Immune cells exert their functions in a variety of tissues and pathophysiological situations. The ability to acquire context-dependent behaviors is best studied in macrophages, which establish residency in a variety of tissues, and in T cells, which can adapt their effector responses to changing environments. However, the ability to adapt to local signals and conditions seems to be a general feature of all immune cells and hematopoietic progenitor cells and reflects their ability to integrate multiple inputs and engage in context-specific transcriptional and metabolic programs. In the current Focus on Adaptation (https://www.nature.com/collections/adaptation), Nature Immunology presents three specially commissioned Reviews that discuss the mechanisms that allow immune cells and hematopoietic progenitor cells to adapt to diverse physiological conditions and environments, as well as how such adaptation can be advantageous or can perpetuate the chronicity of various disorders.

A range of adaptive behaviors referred to as ‘plasticity’, ‘training’, ‘exhaustion’ or ‘tolerance’ have been observed in innate and adaptive immune cells. Natoli and Ostuni review and analyze mechanisms of adaptation and memory in immune cells, with the aim of providing concepts for understanding these processes. The authors point out that in contrast to memory, in which changes in DNA methylation are transmitted to daughter cells and can persist for decades, adaptation is in principle reversible and dynamic — it can be resolved when environmental conditions return to the initial state or can be modified in response to subsequent microenvironmental changes, and it is linked to molecular alterations that can be rapidly erased, even in non-dividing cells. However, some adaptive phenotypes, such as T cell exhaustion, can be remarkably stable and may involve DNA methylation. In addition, adaptive responses in proliferating cells, such as hematopoietic progenitor cells, may be different from those established in non-proliferating cells, as DNA demethylation during replication may allow the propagation of long-lasting epigenetic changes. Ontogeny may also affect the way cells interact with the environment, as cells of different origins might establish different regulatory networks that will respond differently to stimulation.

Fine-tuning of cellular metabolism to changes in the availability of nutrients, oxygen or growth factors allows cells to retain function in various tissues and conditions. In their Review, Pearce and colleagues discuss aspects of the metabolic adaptation of immune cells to tissue residency and function. Genes encoding metabolic-pathway proteins are strongly represented in the tissue-specific signatures of immune cells, which indicates that metabolic flexibility is essential for immune cell function in various microenvironmental niches. One common feature of tissue-resident immune cells seems to be the ability to utilize locally available fuels, such as the use of acetate by peritoneal macrophages, the use of lung surfactant by alveolar macrophages and the use of free fatty acids by skin-resident memory CD8+ T cells.

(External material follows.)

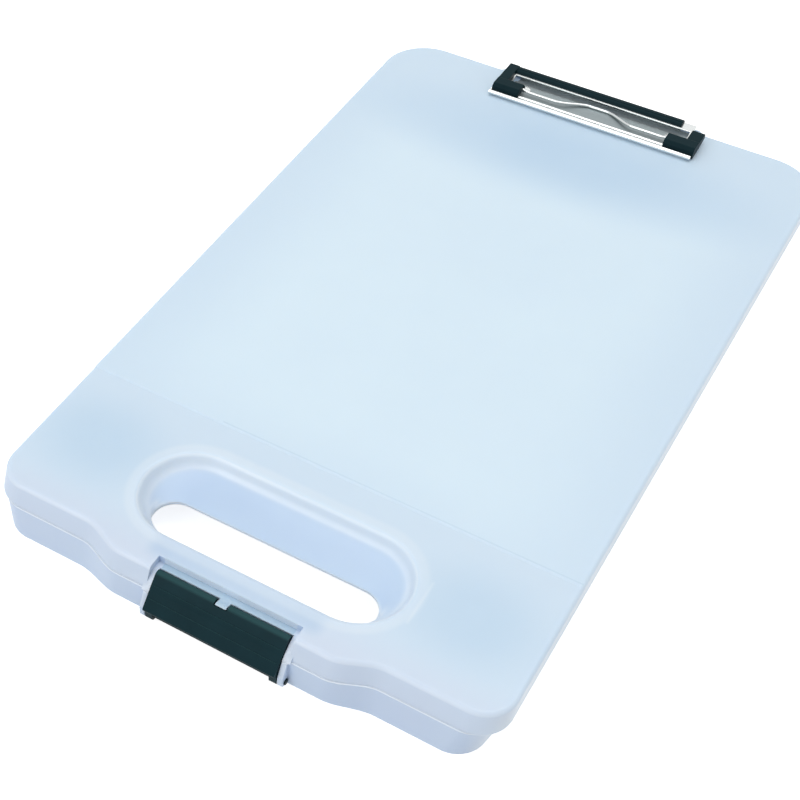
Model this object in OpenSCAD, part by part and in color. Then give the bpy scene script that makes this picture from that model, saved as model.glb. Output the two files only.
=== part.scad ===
// Storage clipboard box: a shallow tray with a hinged lid, a carrying slot,
// a snap latch at the handle end and a low wire-sprung clip at the hinge end.
// Millimetres, +Z up. The origin is at the middle of the footprint, on the table.
// X runs across the box and Y runs from the latch to the clip.

/* [Box] */
// Width of the lid
lid_w = 240; // [224:1:260]
// Length of the lid, from its straight front edge to its back edge
lid_l = 390; // [370:1:420]
// Height of the closed box, from the table to the writing face
box_h = 25; // [24:0.5:30]
// Depth of the lid's skirt below the writing face
skirt_h = 10.5; // [9.5:0.5:12]
// Wall thickness of the lid and the tray
wall = 2; // [1.6:0.1:2.4]
// Radius of the two corners at the handle end
front_r = 15; // [10:1:20]
// Radius of the two corners at the clip end
back_r = 25; // [20:1:27]
// Rounding of the lid's upper edge
edge_r = 1.8; // [1:0.1:2.4]
// Lean of the lid's front skirt, outwards at its lower rim
front_lean = 3.6; // [2:0.2:4.4]
// How far the handle zone lies below the writing face
zone_step = 0.5; // [0.3:0.1:0.8]
// Distance of that step from the front edge
zone_y = 77; // [70:1:90]

/* [Front bulge] */
// How far the front wall bulges out around the latch
bulge_out = 7; // [5:0.5:8]
// Half width of the flat part of the bulge
bulge_in_x = 49; // [44:1:54]
// Half width of the bulge where it meets the straight wall
bulge_out_x = 71; // [66:1:80]

/* [Tray] */
// Inset of the tray's sides below the skirt
tray_inset = 3; // [2.8:0.2:4]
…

The other feature of resident immune cells is the ability to use such fuels to maintain mitochondrial oxidative phosphorylation, a characteristic of cells with long-term viability. The expression of genes encoding molecules involved in lipid metabolism, largely under the control of the transcription factor PPARγ, seems to be a requirement for immune cell residence in non-lymphoid tissues, as documented for macrophages, regulatory T cells and memory T cells. On the other hand, inflammatory activation requires aerobic glycolysis. As the authors point out, this allows macrophages to remain viable in inflamed, hypoxic environments and thus might also represent an adaptation mechanism.

Hematopoietic stem and progenitor cells (HSPCs) in the bone marrow sense peripheral inflammation or infection and adapt to it, mostly though increased proliferation and differentiation toward the myeloid lineage. In their Review, Chavakis and colleagues point out that HSPCs are more sensitive to exogenous stimuli than traditionally thought, owing to their expression of receptors for microbial products and for inflammatory cytokines. The underlying mechanisms and the functional outcomes of HSPC adaptation to inflammatory stimuli have only begun to be understood. Although the adaptation of progenitor cells in response to infection can be beneficial to the outcome of infection, it may also cause the exhaustion of HSPCs, which is mediated by DNA damage associated with replication stress and leads to compromised self-renewal. HSPC adaptation may also contribute to the chronicity of inflammatory or metabolic pathologies such as obesity, diabetes or atherosclerosis, in which inflammation and inflammatory adaptations of hematopoietic progenitor cells establish reciprocally reinforced interactions. Adaptation mechanisms in progenitor cells are also the underlying mechanism of trained immunity.

Adaptation, and persistence of the adapted state, can be either advantageous or detrimental. In autoimmunity, T cell exhaustion can be protective. However, T cell exhaustion has negative consequences in cancer, through the failure to control tumors. Trained immunity may enhance protection against infectious agents but may also exacerbate the chronicity of metabolic diseases. The concept might extend to non-immune cells as well, as adaptation in skin epithelial stem cells or lung basal cells can enhance tissue regeneration at barrier sites or drive tissue dysfunction during allergy. Understanding the mechanisms of cell adaptation and the context in which this occurs might prove essential for the rational and effective design of therapeutic approaches.